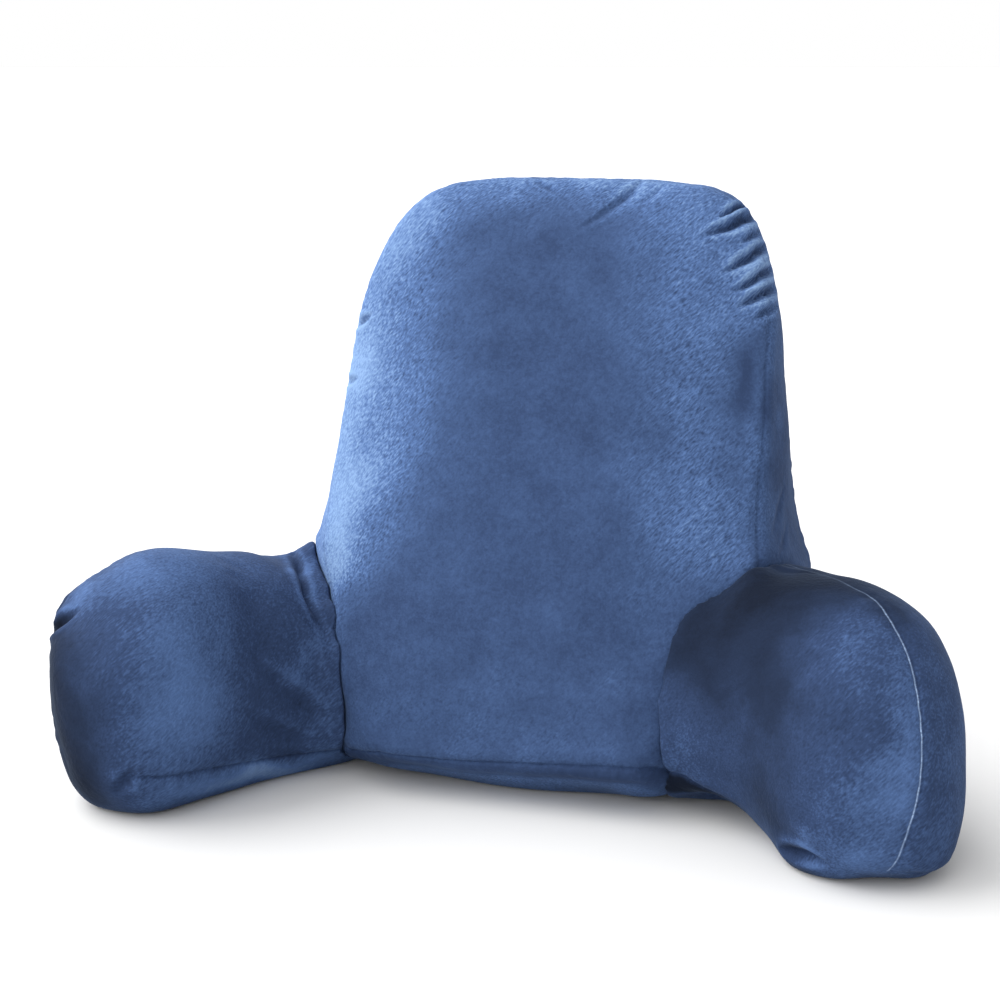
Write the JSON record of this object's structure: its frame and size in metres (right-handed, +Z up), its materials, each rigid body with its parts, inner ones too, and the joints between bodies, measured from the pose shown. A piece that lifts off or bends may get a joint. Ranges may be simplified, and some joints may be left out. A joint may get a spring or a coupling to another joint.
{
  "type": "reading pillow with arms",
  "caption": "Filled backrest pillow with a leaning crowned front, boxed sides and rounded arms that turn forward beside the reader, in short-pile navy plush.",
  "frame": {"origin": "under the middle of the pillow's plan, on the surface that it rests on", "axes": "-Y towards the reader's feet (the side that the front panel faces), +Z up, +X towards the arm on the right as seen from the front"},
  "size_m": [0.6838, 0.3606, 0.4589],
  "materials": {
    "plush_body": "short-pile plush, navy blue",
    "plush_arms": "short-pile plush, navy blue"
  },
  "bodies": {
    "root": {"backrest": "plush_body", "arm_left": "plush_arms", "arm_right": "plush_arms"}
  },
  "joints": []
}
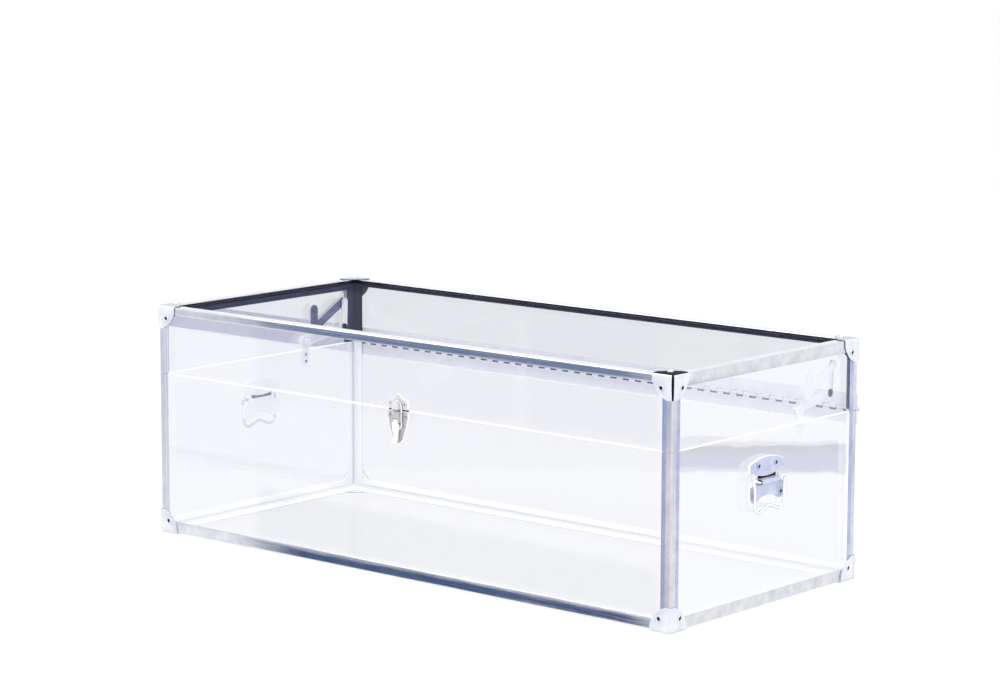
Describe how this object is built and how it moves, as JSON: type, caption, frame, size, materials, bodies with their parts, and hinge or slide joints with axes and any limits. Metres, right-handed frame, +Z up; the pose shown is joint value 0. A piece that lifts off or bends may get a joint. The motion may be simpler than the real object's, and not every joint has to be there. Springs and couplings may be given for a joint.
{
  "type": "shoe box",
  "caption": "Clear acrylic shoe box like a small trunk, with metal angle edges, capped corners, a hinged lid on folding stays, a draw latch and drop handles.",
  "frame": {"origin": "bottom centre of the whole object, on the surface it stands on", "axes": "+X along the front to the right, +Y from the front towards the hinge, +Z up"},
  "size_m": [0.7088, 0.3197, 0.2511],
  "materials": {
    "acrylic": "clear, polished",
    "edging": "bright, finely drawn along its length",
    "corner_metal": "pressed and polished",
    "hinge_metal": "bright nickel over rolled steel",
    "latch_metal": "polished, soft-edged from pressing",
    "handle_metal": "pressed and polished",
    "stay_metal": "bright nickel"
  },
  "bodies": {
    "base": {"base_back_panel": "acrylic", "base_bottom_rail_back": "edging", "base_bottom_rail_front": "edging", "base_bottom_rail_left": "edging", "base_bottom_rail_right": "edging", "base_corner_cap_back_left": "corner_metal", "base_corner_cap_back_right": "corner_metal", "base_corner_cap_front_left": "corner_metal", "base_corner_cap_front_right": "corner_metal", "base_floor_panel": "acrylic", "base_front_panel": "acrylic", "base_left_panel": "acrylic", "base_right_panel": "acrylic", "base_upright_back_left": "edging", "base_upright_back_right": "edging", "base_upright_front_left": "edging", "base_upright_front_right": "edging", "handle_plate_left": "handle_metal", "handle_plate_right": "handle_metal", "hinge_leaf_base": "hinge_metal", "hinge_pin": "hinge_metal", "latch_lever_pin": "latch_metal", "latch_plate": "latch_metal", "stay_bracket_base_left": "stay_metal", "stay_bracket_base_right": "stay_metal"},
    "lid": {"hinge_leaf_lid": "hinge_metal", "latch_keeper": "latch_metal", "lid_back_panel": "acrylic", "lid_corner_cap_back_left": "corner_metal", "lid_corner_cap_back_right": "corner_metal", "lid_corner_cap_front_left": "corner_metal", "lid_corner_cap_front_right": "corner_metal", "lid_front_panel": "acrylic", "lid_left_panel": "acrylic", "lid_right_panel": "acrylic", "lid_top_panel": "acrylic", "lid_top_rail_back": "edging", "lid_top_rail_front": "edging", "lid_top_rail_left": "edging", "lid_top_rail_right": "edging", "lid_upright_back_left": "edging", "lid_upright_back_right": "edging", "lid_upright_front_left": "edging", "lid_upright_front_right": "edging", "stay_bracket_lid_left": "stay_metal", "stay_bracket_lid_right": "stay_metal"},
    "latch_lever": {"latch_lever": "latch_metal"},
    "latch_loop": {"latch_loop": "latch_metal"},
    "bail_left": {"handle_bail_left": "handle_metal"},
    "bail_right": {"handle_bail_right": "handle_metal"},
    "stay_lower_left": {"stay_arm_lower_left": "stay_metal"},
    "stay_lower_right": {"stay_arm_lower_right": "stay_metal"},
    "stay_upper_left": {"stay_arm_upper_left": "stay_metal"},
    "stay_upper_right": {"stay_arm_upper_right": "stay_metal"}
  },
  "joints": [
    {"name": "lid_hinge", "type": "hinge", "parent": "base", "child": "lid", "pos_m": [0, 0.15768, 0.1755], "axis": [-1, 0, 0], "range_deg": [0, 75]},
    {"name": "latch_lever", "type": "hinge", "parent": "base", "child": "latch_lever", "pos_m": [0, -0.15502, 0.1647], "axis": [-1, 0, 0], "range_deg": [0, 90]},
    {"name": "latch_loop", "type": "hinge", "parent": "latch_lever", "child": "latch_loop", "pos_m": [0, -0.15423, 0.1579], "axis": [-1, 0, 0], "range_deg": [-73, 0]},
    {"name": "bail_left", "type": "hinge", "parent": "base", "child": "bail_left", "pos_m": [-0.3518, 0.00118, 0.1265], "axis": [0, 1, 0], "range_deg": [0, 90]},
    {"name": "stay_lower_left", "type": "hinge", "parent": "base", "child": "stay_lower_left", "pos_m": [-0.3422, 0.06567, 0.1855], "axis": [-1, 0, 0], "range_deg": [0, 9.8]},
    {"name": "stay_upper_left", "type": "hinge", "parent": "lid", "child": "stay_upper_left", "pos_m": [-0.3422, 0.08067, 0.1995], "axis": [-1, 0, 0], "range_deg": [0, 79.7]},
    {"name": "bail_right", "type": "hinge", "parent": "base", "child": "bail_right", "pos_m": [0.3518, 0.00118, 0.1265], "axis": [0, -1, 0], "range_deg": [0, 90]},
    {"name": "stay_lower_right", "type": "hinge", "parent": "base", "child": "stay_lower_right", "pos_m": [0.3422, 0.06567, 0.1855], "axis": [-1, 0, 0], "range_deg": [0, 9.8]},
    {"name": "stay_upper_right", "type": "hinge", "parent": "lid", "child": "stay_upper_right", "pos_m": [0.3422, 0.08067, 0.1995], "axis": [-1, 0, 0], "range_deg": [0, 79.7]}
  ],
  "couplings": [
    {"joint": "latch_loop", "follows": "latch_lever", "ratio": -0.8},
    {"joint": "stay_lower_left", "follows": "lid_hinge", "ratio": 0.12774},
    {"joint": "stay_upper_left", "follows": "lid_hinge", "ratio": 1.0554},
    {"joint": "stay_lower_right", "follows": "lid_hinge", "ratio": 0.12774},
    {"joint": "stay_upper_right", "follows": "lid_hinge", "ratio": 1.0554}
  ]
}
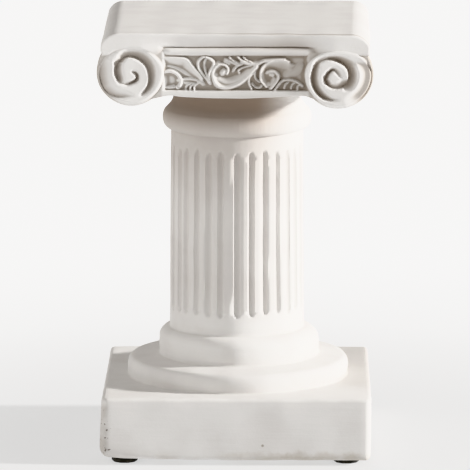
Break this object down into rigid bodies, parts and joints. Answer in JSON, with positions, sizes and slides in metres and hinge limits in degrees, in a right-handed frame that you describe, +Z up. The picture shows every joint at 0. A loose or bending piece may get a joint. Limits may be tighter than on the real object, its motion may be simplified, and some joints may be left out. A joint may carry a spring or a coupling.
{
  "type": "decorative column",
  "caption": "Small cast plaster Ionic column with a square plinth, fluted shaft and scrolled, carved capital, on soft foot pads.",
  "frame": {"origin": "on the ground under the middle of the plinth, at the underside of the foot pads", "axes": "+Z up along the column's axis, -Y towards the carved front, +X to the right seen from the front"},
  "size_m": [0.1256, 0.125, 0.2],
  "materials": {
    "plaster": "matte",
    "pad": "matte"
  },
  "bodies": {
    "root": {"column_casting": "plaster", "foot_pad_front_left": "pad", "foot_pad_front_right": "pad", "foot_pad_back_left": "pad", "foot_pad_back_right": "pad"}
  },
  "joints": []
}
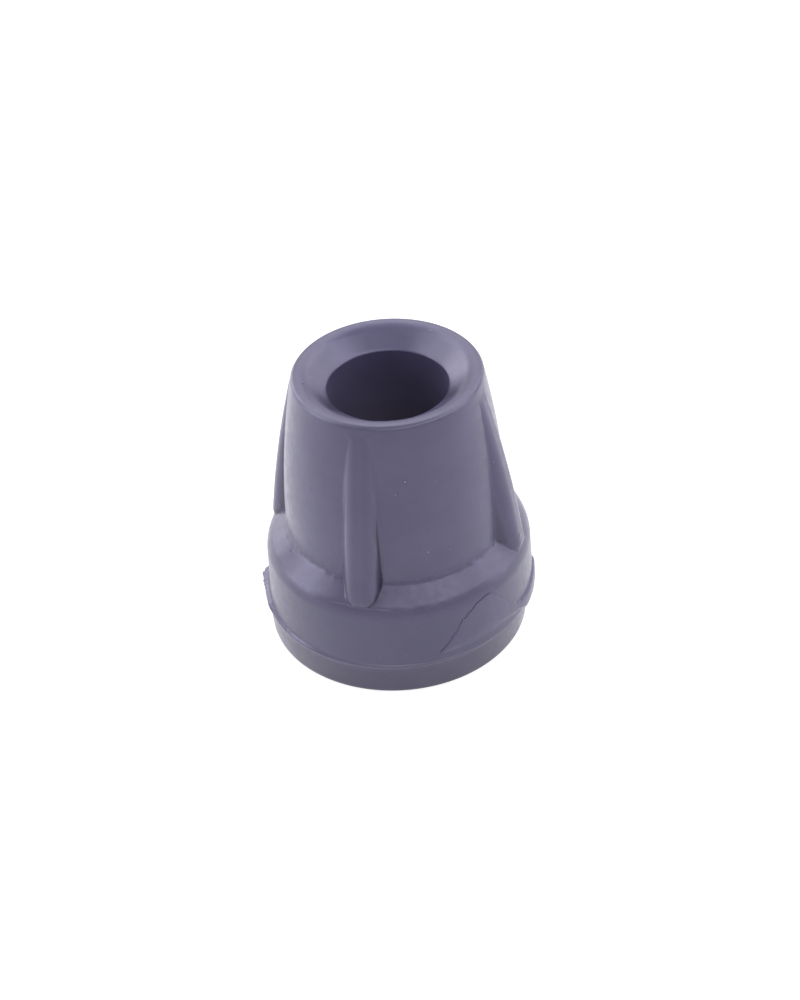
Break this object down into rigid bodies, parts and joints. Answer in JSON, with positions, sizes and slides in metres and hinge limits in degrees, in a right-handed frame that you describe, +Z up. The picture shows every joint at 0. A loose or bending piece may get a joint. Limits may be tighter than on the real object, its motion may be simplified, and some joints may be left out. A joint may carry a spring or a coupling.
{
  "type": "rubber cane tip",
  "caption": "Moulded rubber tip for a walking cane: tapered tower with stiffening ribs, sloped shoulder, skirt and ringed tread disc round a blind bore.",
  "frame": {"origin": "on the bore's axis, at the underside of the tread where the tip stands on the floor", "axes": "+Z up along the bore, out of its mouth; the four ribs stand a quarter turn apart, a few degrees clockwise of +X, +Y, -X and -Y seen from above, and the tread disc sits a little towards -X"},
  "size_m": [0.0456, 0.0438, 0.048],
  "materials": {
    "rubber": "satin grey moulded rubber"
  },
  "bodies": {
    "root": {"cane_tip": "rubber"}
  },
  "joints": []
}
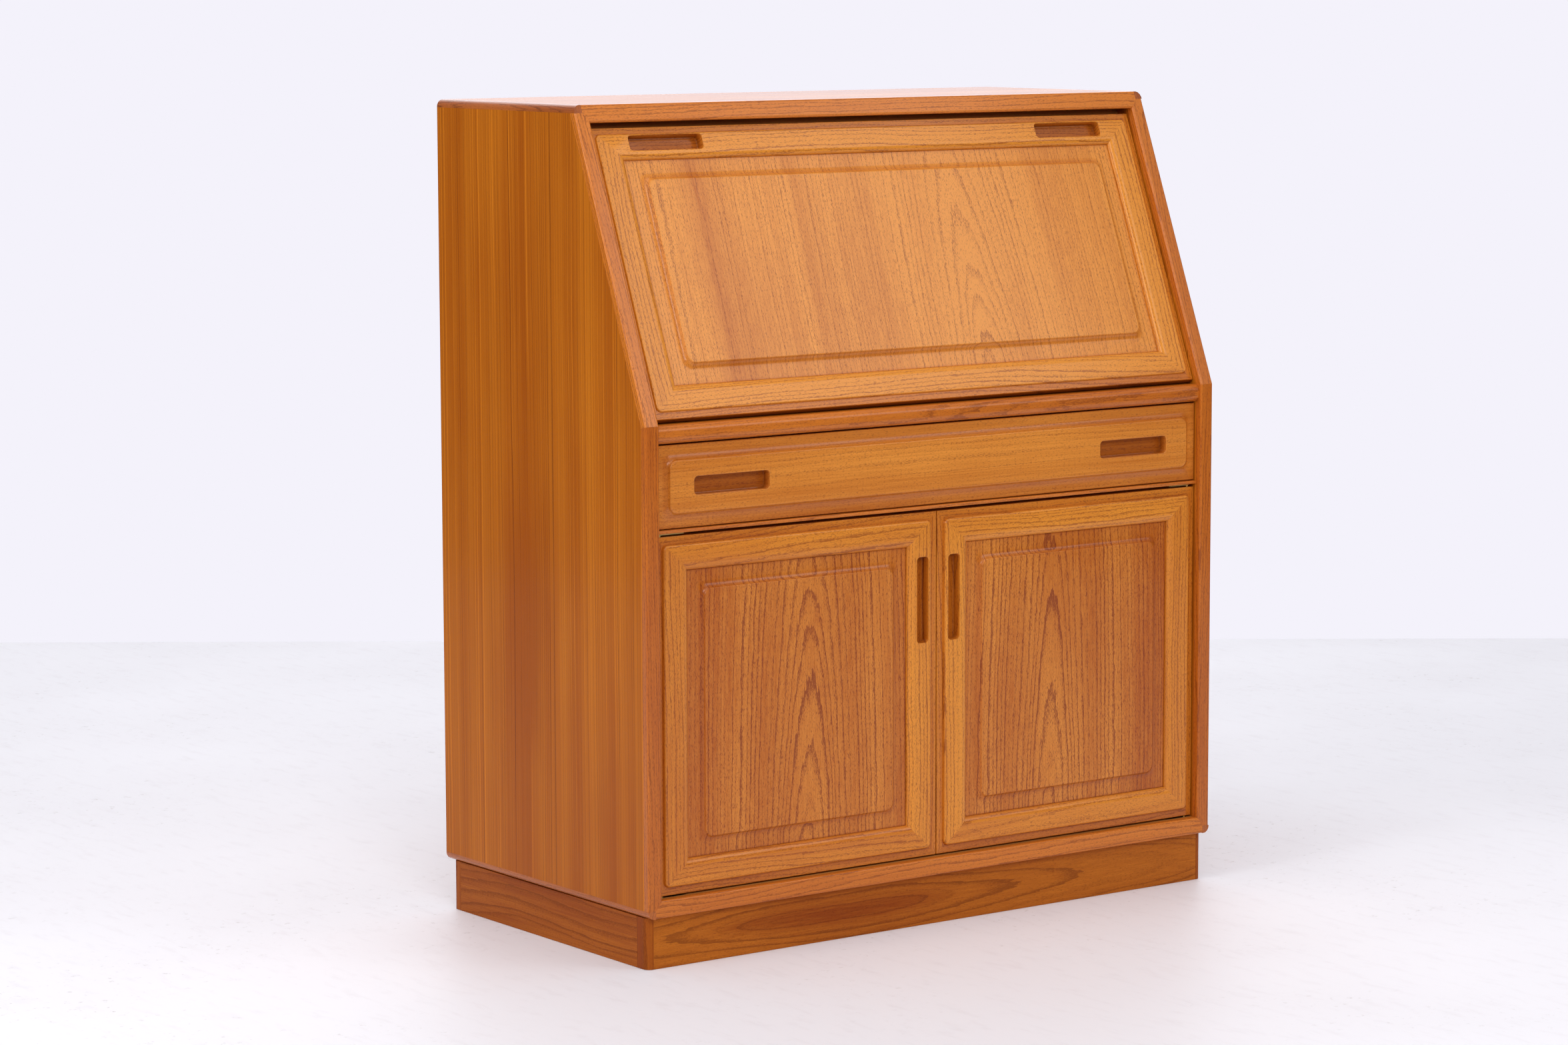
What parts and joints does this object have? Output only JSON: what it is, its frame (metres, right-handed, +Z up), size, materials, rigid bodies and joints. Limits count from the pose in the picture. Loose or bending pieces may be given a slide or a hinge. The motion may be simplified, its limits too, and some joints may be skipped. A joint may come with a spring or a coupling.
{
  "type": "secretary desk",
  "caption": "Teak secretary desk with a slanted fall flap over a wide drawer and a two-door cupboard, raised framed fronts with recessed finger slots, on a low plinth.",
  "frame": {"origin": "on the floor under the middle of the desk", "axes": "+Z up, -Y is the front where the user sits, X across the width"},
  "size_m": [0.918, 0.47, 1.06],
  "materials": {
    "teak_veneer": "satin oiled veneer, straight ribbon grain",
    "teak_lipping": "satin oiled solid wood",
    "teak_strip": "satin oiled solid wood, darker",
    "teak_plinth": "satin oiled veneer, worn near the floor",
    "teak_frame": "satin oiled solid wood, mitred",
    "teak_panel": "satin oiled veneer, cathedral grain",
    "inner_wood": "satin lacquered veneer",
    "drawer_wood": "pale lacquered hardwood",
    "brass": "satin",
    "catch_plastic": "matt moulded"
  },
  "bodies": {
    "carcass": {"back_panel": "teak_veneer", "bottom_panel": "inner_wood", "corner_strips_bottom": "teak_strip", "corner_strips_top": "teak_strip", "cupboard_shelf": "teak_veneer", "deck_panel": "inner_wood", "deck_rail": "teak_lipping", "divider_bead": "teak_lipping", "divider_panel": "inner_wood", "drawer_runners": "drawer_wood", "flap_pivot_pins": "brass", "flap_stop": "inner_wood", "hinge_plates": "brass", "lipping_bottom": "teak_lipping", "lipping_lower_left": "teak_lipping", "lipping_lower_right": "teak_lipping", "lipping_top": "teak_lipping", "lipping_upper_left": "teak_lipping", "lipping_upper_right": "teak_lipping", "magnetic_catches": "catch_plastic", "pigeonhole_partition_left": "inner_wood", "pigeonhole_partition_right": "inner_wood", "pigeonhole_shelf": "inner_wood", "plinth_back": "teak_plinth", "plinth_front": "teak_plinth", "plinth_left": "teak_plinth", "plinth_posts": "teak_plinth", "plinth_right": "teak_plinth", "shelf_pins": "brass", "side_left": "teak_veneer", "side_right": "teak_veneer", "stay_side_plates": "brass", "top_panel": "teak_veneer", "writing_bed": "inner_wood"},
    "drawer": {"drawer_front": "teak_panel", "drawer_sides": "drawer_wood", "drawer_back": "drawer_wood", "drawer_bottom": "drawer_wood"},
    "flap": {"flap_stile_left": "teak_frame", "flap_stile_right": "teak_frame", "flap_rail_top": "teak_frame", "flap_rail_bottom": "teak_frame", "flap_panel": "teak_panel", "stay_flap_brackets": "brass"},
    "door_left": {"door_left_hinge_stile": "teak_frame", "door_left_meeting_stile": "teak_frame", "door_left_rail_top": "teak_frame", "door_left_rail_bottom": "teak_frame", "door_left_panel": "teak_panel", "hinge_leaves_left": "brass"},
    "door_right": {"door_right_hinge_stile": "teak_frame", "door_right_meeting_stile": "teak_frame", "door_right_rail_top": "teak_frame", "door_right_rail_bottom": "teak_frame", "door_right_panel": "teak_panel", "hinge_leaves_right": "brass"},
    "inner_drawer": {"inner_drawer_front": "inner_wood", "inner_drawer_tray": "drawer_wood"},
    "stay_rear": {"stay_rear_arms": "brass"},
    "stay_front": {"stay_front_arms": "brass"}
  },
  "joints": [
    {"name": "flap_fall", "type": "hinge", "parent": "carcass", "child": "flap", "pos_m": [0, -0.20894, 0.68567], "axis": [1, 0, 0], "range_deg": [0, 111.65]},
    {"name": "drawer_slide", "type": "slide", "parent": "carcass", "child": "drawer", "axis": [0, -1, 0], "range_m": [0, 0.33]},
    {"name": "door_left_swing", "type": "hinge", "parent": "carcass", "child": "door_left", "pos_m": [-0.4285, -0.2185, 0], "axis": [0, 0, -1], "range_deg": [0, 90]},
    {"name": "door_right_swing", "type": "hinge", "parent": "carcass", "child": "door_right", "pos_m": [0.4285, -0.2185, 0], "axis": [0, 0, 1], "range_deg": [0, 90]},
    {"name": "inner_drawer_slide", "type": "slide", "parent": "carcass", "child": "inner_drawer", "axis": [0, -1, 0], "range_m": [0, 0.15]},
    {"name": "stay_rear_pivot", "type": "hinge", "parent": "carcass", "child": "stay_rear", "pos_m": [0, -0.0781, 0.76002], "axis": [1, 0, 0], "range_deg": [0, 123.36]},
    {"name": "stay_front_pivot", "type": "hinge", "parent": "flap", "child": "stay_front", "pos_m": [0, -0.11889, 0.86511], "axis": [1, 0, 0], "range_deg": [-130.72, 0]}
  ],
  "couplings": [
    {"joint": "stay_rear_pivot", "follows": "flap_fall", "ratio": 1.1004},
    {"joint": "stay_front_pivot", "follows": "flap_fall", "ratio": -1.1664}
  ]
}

=== Task objective ===
A line counts if it holds the word "bends". How many lines of the entries count? Give the number only.

=== Correct response ===
2